Addressing the Gray Areas
Some people worry that price transparency is too risky because jobs vary so much. That’s valid, but it’s not a reason to stay silent.
You can add disclaimers like:
- “Every home is different, but this gives you a general idea.”
- “Final pricing depends on access, materials, and job complexity.”
That’s enough to cover your bases without making your site feel like a mystery novel.
Internal Buy-In Matters
None of this works if your own team isn’t on board.
Make sure your techs, CSRs, and sales reps understand the why behind the numbers. Train them to talk through value, not just cost.
“Your pricing is only as good as the people explaining it.”
Invest in scripts, cheat sheets, and role play so everyone’s aligned.
You Can’t Optimize What You’re Hiding
From a digital strategy standpoint, transparency is trackable.
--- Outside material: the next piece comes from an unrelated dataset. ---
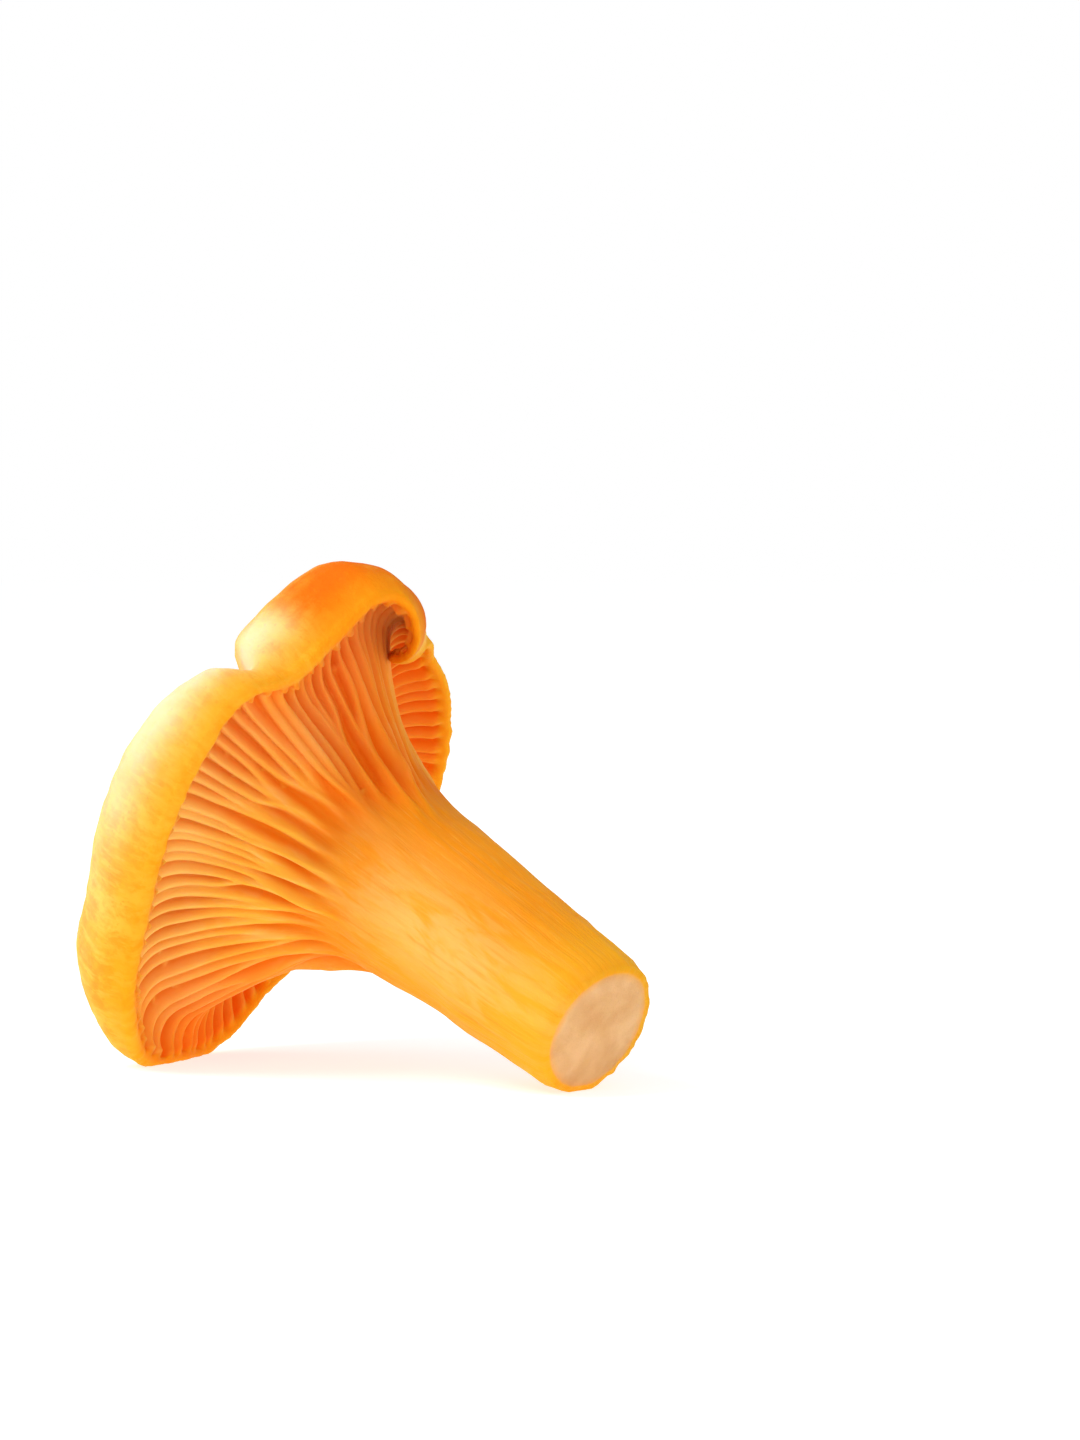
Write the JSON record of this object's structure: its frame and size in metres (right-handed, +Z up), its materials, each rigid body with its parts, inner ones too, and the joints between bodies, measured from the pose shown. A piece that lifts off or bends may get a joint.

When people visit a pricing page, you learn what matters to them:
- Which services get clicked?
- Where do they bounce?
- Do they book more after seeing prices?
You get none of that data if the information isn’t on your site. And without data, your digital marketing is just guesswork.
“Make your site a tool, not a brochure.”
Final Word
If you’re serious about growth, stop hiding your prices. Start showing your value.
Price transparency isn’t about low prices. It’s about clear value.
It helps customers trust you faster. It helps your team sell with confidence. And it helps your business stand out in a crowded, skeptical market.
So be the company that sets the tone, not the one that waits to react.